Pastries are a food group in Puerto Rico, so the island has many “panaderías” or bakeries. Try an assortment of guayaba pastelitos, bizcochos and danish. Pick a bakery that has a covered outside dining area where you can relish in the sublime pastry and a large “café con leche” (coffee with milk).
“Mallorca” is a soft light squishy sweet bread that is dusted with powdered sugar and goes perfectly with a cup of coffee. Named for the Spanish island where they originated, stopping for a “mallorca” is mandatory on any trip.

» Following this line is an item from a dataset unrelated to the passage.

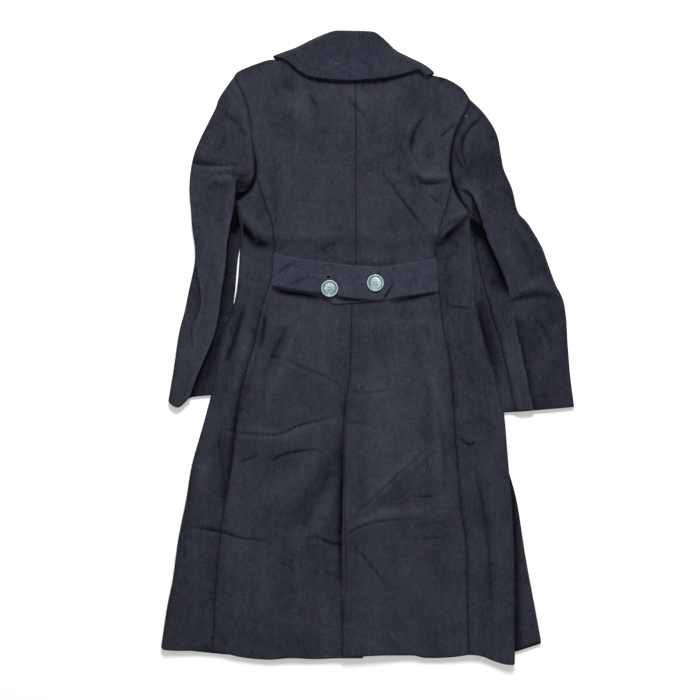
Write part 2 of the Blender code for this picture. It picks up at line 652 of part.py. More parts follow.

One of the most popular pastries is called a “quesito”. This oven-baked pastry is a flaky, slightly crispy, sugar-coated treat stuffed with vanilla-flavored cream cheese and can best be appreciated with a tall glass of milk or hot flavorful coffee. The word itself (“quesito”), simply translates to small cheese. Walk into any local bakery and you are guaranteed to always find “Quesitos” in the glass display shelves. “Quesitos” are perfect for breakfast or dessert is an easy traditional yummy Puerto Rican pastry.
Quesitos de guayaba
September is “guayaba” (guava fruit) season in Puerto Rico, and this light sweet fruit is used in everything. “Guayaba” paste, “guayaba” candy, “guayaba” cake, “guayaba” cupcakes, and, of course, “quesitos de guayaba”. A light pastry dough is filled with cream cheese and “guayaba” paste and deep fried.
“Polvorones”, also known as “mantecaditos”, are crumbly and not overly sweet Spanish shortbread cookies. “Polvorón” is Spanish for dust, like the crumbly remains of the cookie. They are often topped with brightly colored sprinkles or a small depression is placed on the top before baking and then filled with guayaba paste.